The clashes on Tuesday, part of a rivalry between gangs fighting to control the facility, were the latest in a wave of prison violence in the South American country, after riots left 79 dead in February and 22 in July of this year.
Officials say gangs have alliances with transnational criminal groups and are battling over drug trafficking routes.
Police said late on Thursday that the number of dead from this week’s riot rose to 118, up from 116. Some 79 injured inmates were being treated in hospitals.
Authorities sent hundreds of police into the prison on Thursday to maintain order. Police commander Tannya Varela said officers dismantled physical structures inmates built within the facility, and had seized weapons and drugs found within cells.

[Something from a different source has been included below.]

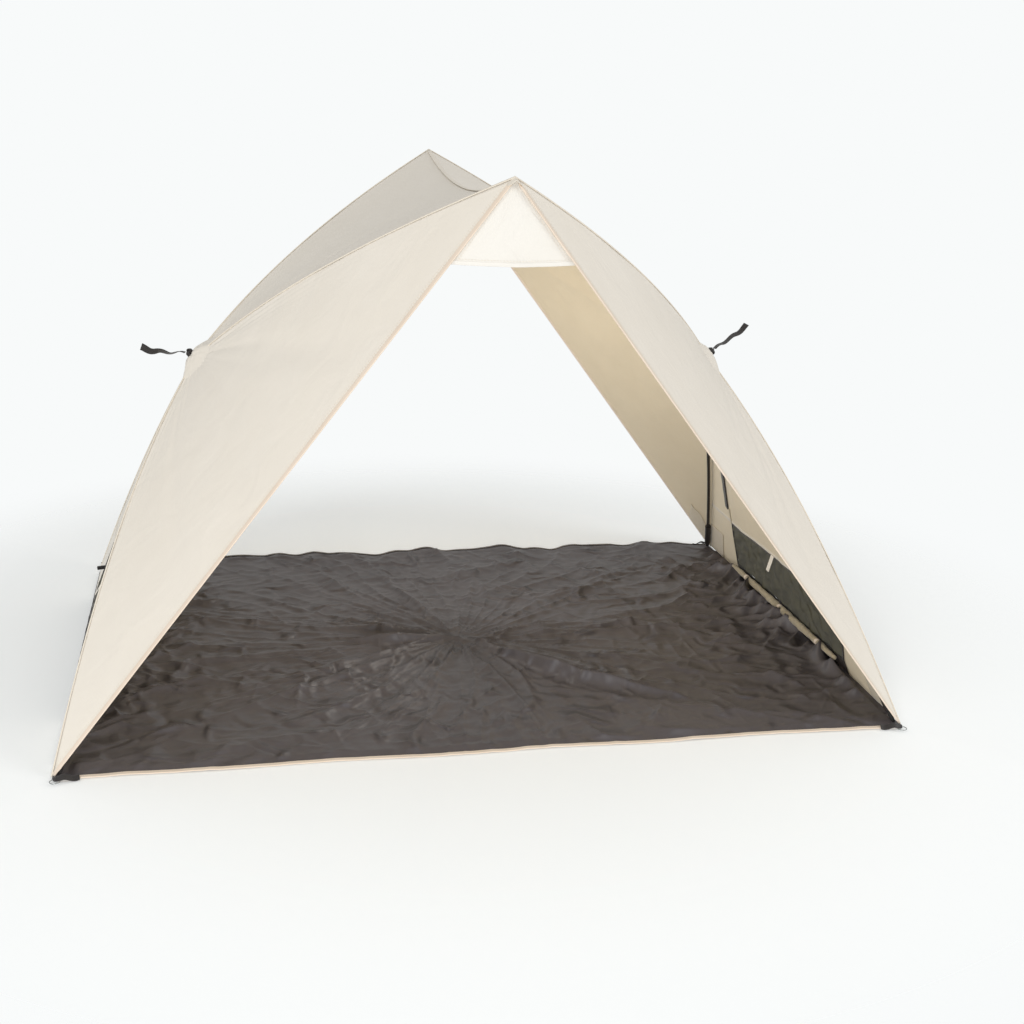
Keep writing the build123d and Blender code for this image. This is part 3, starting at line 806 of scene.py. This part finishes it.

“We will continue to clean up within this detention center because (inmates) should understand our clear message: the state is present,” Varela said on Thursday night. “It is we, not them, who have authority.”
Ecuador’s SNAI prison authority wrote on Twitter that police were still identifying victims, as dozens of relatives of inmates gathered outside a Guayaquil morgue in search of information about their loved ones.
Karen Zambrano, having spent three days outside the morgue to identify the body of her 23-year-old brother, said she saw in a video posted on social media that he had been decapitated. Authorities said at least six victims were decapitated.
“I feel pain, rage and impotence. I cannot bury my brother even though I know he is dead,” said Zambrano, 32.